Add to the list of legislators lining up to amend the UIGEA Rep. Shelley Berkley (D-Nev.), whose approach would commission a study to determine the effects of regulating the Internet gambling market in the U.S.
While I applaud Wexler and Berkley’s bills, I believe that Frank’s is the most prudent, and I look forward to watching the hearing tomorrow morning.
I’ve been reading some industry news sites to gauge the reaction to the hearing, and one of the biggest complaints I’ve seen is that the list of witnesses is problematic. I couldn’t disagree more.
Howard Lederer, a professional poker player and a member of the Board of Directors of the Poker Players Alliance, is the only person set to testify that many in the industry can identify. Lederer, who has always been one of the most eloquent defenders of Internet gambling, will give some Congressmen reason to rethink the issue (if they take the time to listen).
Radley Balko, who may not be known to industry insiders, is actually one of the most active people in Washington in trying to overturn the UIGEA. Balko, the senior editor of Reason Magazine, is a staunch defender of libertarian ideals. Balko has been in this fight from the start, and his voice can be influential.
Gerald Kitchen, CEO of SecureTrading, and Jon Prideaux, chief executive of Asterion Payments, may not be well known in the gambling industry, but given the current stance on Internet gambling, that’s likely a good thing. The Department of Justice has always stated that any business that accepts or facilitates Internet wagers by people in the United States is breaking the law.
Surely NETeller founders Stephen Lawrence and John Lefebvre are better versed in the true nature of funding practices in the Internet gambling industry. But does it help or hurt the cause to have them testify, given their indictments and the pending legal action against them? Is it helpful to the Internet gambling industry to have Congressmen accuse people in the industry of breaking the law? At the very least Howard Lederer is sure to hear some questions about his business relationship with Full Tilt Poker, an Internet poker room that is still accepting U.S. players. Why bring more scrutiny on the current industry instead of exploring what it could become?
Gambling911.com’s Chris Costigan estimated that 70 percent of those who work in the Internet gambling industry have prior arrest records which would preclude them from gaining licenses under Frank’s plan. This doesn’t seem to be a badge of honor to me.
The Las Vegas casino boom was born thanks to organized crime, but today’s strip casinos are corporate owned facilities. A Nevada gaming license isn’t an easy thing to get, and a large part of the process involves a criminal background check. I think I’m OK with the same process being a part of regulating cyber casinos.
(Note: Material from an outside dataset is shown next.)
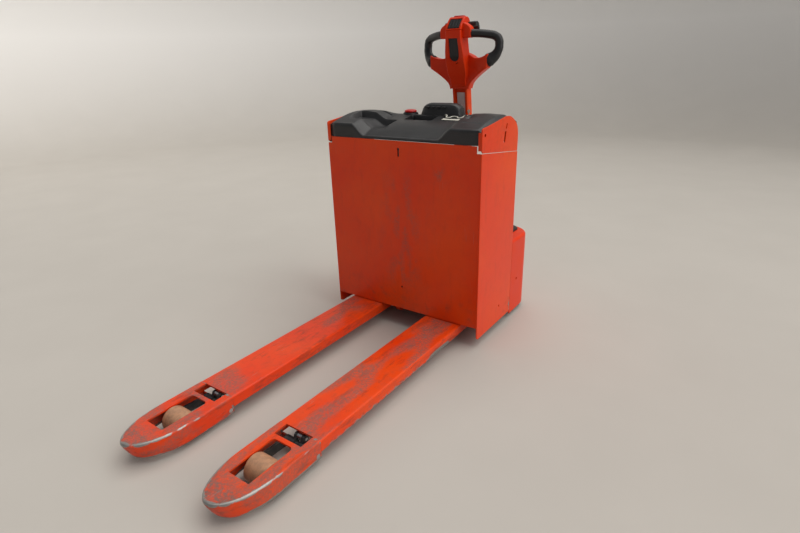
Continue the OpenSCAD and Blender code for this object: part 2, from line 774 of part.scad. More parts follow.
module head_body() {
    difference() {
        union() {
            // Forked shell that carries the grips
            intersection() {
                front_view(-60, 60) polygon(mirrored([[43, -60], [46, -49], [52, -28], [66, -10], [100, 17],
                    [joint_x, 43.5], [joint_x, 99.5], [120, 88], [96, 82], [74, 83], [58, 92], [30, 104]]));
                head_sweep([[-joint_x - 1, -14], [-90, -6], [-50, 2], [50, 2], [90, -6], [joint_x + 1, -14]], 44);
            }
            // Pod that leans forward over the forks
            side_view(-pod_w / 2, pod_w / 2)
                polygon([[-18, -60], [-26, -30], [-pod_reach + 38, 20], [-pod_reach + 22, 60], [-pod_reach + 12, 90],
                         [-pod_reach, 160], [-pod_reach, 192], [pod_back, 192], [pod_back, 95], [12, 70], [20, 40],
                         [22, -60]]);
        }
        // Recessed panel in the front of the pod, along its slope
        intersection() {
            front_view(-200, 0) union() {
                translate([-22, 92]) square([44, 69]);
                translate([0, 92]) circle(22);
            }
            side_view(-30, 30)
                polygon([[-pod_reach - 20, 60], [-pod_reach + 26, 60], [-pod_reach + 16, 90], [-pod_reach + 4, 170],
                         [-pod_reach - 20, 170]]);
        }
        // Seats of the switches on the operator's side
        translate([0, pod_back + 1, 120]) rotate([90, 0, 0]) cylinder(r = 12 + gap, h = 15);
        block(-rocker_w / 2 - gap, rocker_w / 2 + gap, pod_back - 14, pod_back + 1,
              rocker_z - 16 - gap, rocker_z + 16 + gap);
        rod_x(rocker_pin_r + run_fit, -rocker_w / 2 - 4 - gap, rocker_w / 2 + 4 + gap, rocker_pin_y, rocker_z);
    }
}

function grip_outline() = concat(
    [[joint_x + 0.5, 43.5], [grip_x - 32, 54], [grip_x - 15, 67], [grip_x - 4, 92], [grip_x, 117], [grip_x, 143],
     [grip_x - 4, 163], [grip_x - 12, 175], [grip_x - 24, 184], [130, 189], [100, 192], [shoulder_x + 0.5, 194]],
    [[shoulder_x + 0.5, 162], [100, 160], [130, 156], [grip_x - 44, 150], [grip_x - 37, 143], [grip_x - 36, 124],
     [grip_x - 40, 108], [joint_x + 3, 100], [joint_x + 0.5, 99.5]]
);

module grips() {
    color(black) head_frame() for (s = [-1, 1]) mirror([s < 0 ? 1 : 0, 0, 0]) intersection() {
        front_view(-100, 60) polygon(grip_outline());
        head_sweep([[shoulder_x - 1, -43], [100, -30], [130, -14], [155, 0], [grip_x + 1, 7]], grip_d);
    }
}

wing_y = pod_back;
wing_z = 214;
module head_top() {
    color(red) head_frame() difference() {
        union() {
            side_view(-pod_w / 2, pod_w / 2)
                polygon([[-pod_reach, 192.2], [-pod_reach + 6, 200], [-pod_reach + 32, 238], [-pod_reach + 42, 245],
                         [-14, 245], [4, 234], [9, wing_z], [4, 200], [0, 192.2]]);
            // Shoulders that the grips grow out of
            for (s = [-1, 1]) mirror([s < 0 ? 1 : 0, 0, 0]) front_view(-43 - grip_d / 2, -43 + grip_d / 2)
                polygon([[pod_w / 2 + 0.2, 160], [shoulder_x, 162], [shoulder_x, 194], [shoulder_x - 8, 206],
                         [pod_w / 2 - 1, 222], [pod_w / 2 - 1, 193], [pod_w / 2 + 0.2, 193]]);
        }
        block(-24 - gap, 24 + gap, -30 - gap, -8 + gap, 231, 250);
        for (s = [-1, 1]) rod_x(9 + run_fit, s * 30 - 7, s * 30 + 7.5, wing_y, wing_z);
    }
}

module throttle() {
    color(black) head_frame() for (s = [-1, 1]) {
        rod_x(9, s > 0 ? 24 : -52, s > 0 ? 52 : -24, wing_y, wing_z);
        side_view(s > 0 ? pod_w / 2 + gap : -76, s > 0 ? 76 : -pod_w / 2 - gap) translate([wing_y, wing_z])
            polygon([[-8, -6], [8, -6], [22, -24], [30, -20], [20, 6], [6, 12], [-6, 8]]);
    }
}

module horn_button() {
    color(black) head_frame() translate([0, pod_back + 5, 120]) rotate([90, 0, 0]) cylinder(r = 12, h = 14);
}

module lift_rocker() {
    color(black) head_frame() {
        side_view(-rocker_w / 2, rocker_w / 2) translate([pod_back, rocker_z])
            polygon([[-8, -14], [-8, 14], [2, 14], [6, 6], [3, 0], [6, -6], [2, -14]]);
        rod_x(rocker_pin_r, -rocker_w / 2 - 4, rocker_w / 2 + 4, rocker_pin_y, rocker_z);
    }
}

module belly_button() {
    color([0.85, 0.10, 0.06]) head_frame() block(-24, 24, -30, -8, 237.5, 250);
}

// ---------- load wheels and their linkage ----------
module load_arm(side) {
    color(dark) truck() translate([side * fork_x, 0, 0]) difference() {
        union() {
            for (s = [-1, 1]) side_view(s > 0 ? roller_w / 2 + 4 : -roller_w / 2 - 12,
                                        s > 0 ? roller_w / 2 + 12 : -roller_w / 2 - 4) arm_bar();
            for (s = [-1, 1]) rod_x(16.5, s > 0 ? 12 : -roller_w / 2 - 11, s > 0 ? roller_w / 2 + 11 : -12,
                                    pivot_y, pivot_z);
            rod_x(12, -16, 16, pivot_y, pivot_z);
            // Lug that the push rod acts on
            for (x = [-20, 10]) side_view(x, x + 10) lug_view();
            rod_x(axle_d / 2, -roller_w / 2 - 12, roller_w / 2 + 12, roller_y, roller_r);
        }
        rod_x(pivot_d / 2 + run_fit, -fork_w, fork_w, pivot_y, pivot_z);
        rod_x(rod_pin_r + 0.4, -30, 30, pivot_y + lever_dy, pivot_z + lever_dz);
    }
}

// Flat bar with round ends from pivot to roller axle
module arm_bar() {
    lean = asin((roller_r - pivot_z) / arm_len);
    translate([pivot_y, pivot_z]) {
        circle(17);
        rotate(180 - lean) translate([0, -14]) square([arm_len, 28]);
    }
    translate([roller_y, roller_r]) circle(17);
}

module lug_view() {
    translate([pivot_y, pivot_z]) rotate(-lever_lean) {
        translate([-10, 0]) square([20, lever_r]);
        translate([0, lever_r]) circle(11);
    }
}

module load_roller(side) {
    color([0.72, 0.55, 0.42]) truck() translate([side * fork_x, 0, 0]) difference() {
        rod_x(roller_r, -roller_w / 2, roller_w / 2, roller_y, roller_r);
        rod_x(axle_d / 2 + run_fit, -roller_w, roller_w, roller_y, roller_r);
    }
}

module rocker_shaft() {
    color(dark) truck() {
        rod_x(rocker_r, -fork_x - 24, fork_x + 24, rocker_y, pivot_z);
        at_x([-fork_x, fork_x]) difference() {
            union() {
                for (x = [-20, 10]) side_view(x, x + 10) translate([rocker_y - pivot_y, 0]) lug_view();
                for (x = [-24, 10]) rod_x(17, x, x + 14, rocker_y, pivot_z);
            }
            rod_x(rod_pin_r + run_fit, -30, 30, rocker_y + lever_dy, pivot_z + lever_dz);
        }
    }
}

// Rod with an eye and a pin at each end
module push_rod(side) {
    color(steel) truck() translate([side * fork_x, lever_dy, pivot_z + lever_dz]) {
        translate([0, rocker_y - 8, 0]) rotate([90, 0, 0]) cylinder(r = 9, h = rocker_y - pivot_y - 16);
        for (y = [pivot_y, rocker_y]) {
            rod_x(11, -9, 9, y, 0);
            rod_x(rod_pin_r, -22, 22, y, 0);
        }
    }
}

fork(-1);  // fork_left
fork(1);  // fork_right
fork_nose(-1);  // fork_nose_left
fork_nose(1);  // fork_nose_right
heel_frame();
front_panel();
side_plate(-1);  // side_plate_left
side_plate(1);  // side_plate_right
bulkhead();
guide_shoes();
battery();
battery_connector();
lift_rod();
hood_hinges();
arm_pivot_pins();
hood_shell();
hood_side(-1);  // hood_side_left
hood_side(1);  // hood_side_right
console_housing();
display();
emergency_stop();
key();
document_clip();
drive_frame();
lift_barrel();
hydraulic_unit();
controller();
drive_cover();
cover_caps();
bearing_ring();
castor_fork(-1);  // castor_fork_left
castor_fork(1);  // castor_fork_right
castor_wheel(-1);  // castor_wheel_left
castor_wheel(1);  // castor_wheel_right
turntable();
gearbox();
drive_motor();
tiller_bracket();
tiller_pin();
wheel_hub();
drive_tyre();
wheel_bolts();
tiller_arm();
label_plate();
head_shell();
head_top();
grips();
throttle();
horn_button();
lift_rocker();
belly_button();
load_arm(-1);  // load_arm_left
load_arm(1);  // load_arm_right
load_roller(-1);  // load_roller_left
load_roller(1);  // load_roller_right
rocker_shaft();
push_rod(-1);  // push_rod_left
push_rod(1);  // push_rod_right
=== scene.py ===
# %% [markdown]
# # Electric pallet truck
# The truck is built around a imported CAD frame. Every CAD node already sits in its place and moves
# with its body, so this file adds the shapes and finishes that the eye sees: rounded sheet metal,
# moulded covers, soft grips and worn paint. Blender counts in metres, and MM turns millimetres
# into them.

# %% Load the frame
import json
import math

import bpy
import bmesh
from mathutils import Matrix, Vector
from mathutils import noise as mathutils_noise

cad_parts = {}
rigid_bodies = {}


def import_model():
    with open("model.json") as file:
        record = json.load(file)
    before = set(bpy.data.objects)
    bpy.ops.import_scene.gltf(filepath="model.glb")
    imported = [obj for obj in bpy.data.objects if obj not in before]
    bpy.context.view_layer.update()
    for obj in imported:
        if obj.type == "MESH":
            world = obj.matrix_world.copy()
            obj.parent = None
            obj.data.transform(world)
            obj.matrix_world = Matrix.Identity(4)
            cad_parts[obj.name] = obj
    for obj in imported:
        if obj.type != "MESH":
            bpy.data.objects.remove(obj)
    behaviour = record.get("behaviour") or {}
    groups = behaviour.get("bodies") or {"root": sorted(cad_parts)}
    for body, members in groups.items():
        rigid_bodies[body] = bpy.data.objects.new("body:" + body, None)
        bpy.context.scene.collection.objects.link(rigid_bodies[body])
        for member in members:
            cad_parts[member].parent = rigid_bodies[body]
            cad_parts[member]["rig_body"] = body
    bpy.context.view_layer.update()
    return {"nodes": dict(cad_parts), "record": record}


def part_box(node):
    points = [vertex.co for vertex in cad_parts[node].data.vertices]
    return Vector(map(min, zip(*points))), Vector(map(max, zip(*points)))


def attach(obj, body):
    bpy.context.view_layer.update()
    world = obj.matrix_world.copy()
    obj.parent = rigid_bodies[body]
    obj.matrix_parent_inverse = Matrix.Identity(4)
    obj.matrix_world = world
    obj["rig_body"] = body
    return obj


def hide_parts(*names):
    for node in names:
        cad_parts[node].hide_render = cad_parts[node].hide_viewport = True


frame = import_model()
MM = 0.001
face_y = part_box("front_panel")[0].y
print("battery box face at y =", round(face_y, 4))

# %% [markdown]
# ## Camera
# The camera stands to the right of the fork tips at about chest height and looks down over the
# truck. Three angles and a focal length describe it. The axes are built from the view direction,
# then turned by a small roll, which is how a hand-held camera ends up slightly out of level.

# %% Camera
def aim_camera(place, yaw, pitch, roll, lens):
    forward = Vector((math.sin(yaw) * math.cos(pitch), math.cos(yaw) * math.cos(pitch), -math.sin(pitch)))
    right = Vector((math.cos(yaw), -math.sin(yaw), 0))
    down = forward.cross(right)
    right_rolled = math.cos(roll) * right + math.sin(roll) * down
    down_rolled = math.cos(roll) * down - math.sin(roll) * right
    data = bpy.data.cameras.new("camera")
    data.lens = lens
    data.sensor_width = 36
    camera = bpy.data.objects.new("camera", data)
    bpy.context.scene.collection.objects.link(camera)
    turn = Matrix((right_rolled, -down_rolled, -forward)).transposed()
    camera.matrix_world = Matrix.Translation(place) @ turn.to_4x4()
    bpy.context.scene.camera = camera
    return camera


camera = aim_camera(place=(1.178, face_y - 1.662, 1.094), yaw=math.radians(-35.48),
                    pitch=math.radians(21.62), roll=math.radians(1.74), lens=23.34)
print("camera lens", camera.data.lens, "mm")

# %% [markdown]
# ## Lamps
# The light is that of a bright hall on an overcast day. A wide sun-like lamp straight above lights
# the tops, a second from the right lights the side plates, and the front stays in shade. Area lamps
# would do too, but sun lamps have no fall-off, so the pale floor keeps one tone all the way back.

# %% Lamps
def hall_light(name, yaw, pitch, strength, spread, tint):
    """Parallel light. Yaw turns round Z from straight behind, pitch is the height above the horizon."""
    data = bpy.data.lights.new(name, "SUN")
    data.energy = strength
    data.angle = math.radians(spread)
    data.color = tint
    lamp = bpy.data.objects.new(name, data)
    level = math.cos(math.radians(pitch))
    towards = Vector((math.sin(math.radians(yaw)) * level, math.cos(math.radians(yaw)) * level,
                      math.sin(math.radians(pitch))))
    lamp.location = towards * 5
    lamp.rotation_euler = (-towards).to_track_quat("-Z", "Y").to_euler()
    bpy.context.scene.collection.objects.link(lamp)
    return lamp


roof_light = hall_light("roof_light", yaw=25, pitch=74, strength=1.75, spread=60, tint=(1.0, 0.97, 0.93))
window_light = hall_light("window_light", yaw=82, pitch=30, strength=1.45, spread=60, tint=(1.0, 0.97, 0.94))
print("lamps:", roof_light.name, window_light.name)

# %% [markdown]
# ## Sky
# What reaches the truck from everywhere else is a dim, slightly blue glow. It fills the shadows, so
# that black plastic still shows its shape. The Standard view shows the colours as they are mixed.

# %% Sky
world = bpy.data.worlds.new("hall")
world.use_nodes = True
world.node_tree.nodes["Background"].inputs["Color"].default_value = (0.93, 0.95, 1.0, 1)
world.node_tree.nodes["Background"].inputs["Strength"].default_value = 0.22
bpy.context.scene.world = world
bpy.context.scene.view_settings.view_transform = "Standard"
print("sky:", world.name)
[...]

Last, but not least, Rev. Greg Hogan will testify. He will most likely tell the story of how his son, the sophomore class president at Lehigh University, robbed a bank to pay off debts he’d incurred after losing money at Internet poker sites.
Hogan’s story is sad, and I can’t imagine how awful it feels to watch your son spiral out of control. But perhaps, given the right controls and regulations, it could have been avoided. The UIGEA did nothing to stop the next Greg Hogan Jr. from logging on and playing in dozens of Internet poker rooms. I believe that Frank’s bill provides a solution for those that believe Internet gambling preys on minors and people with gambling problems. And it also gives those enjoy Internet gambling for entertainment some hope.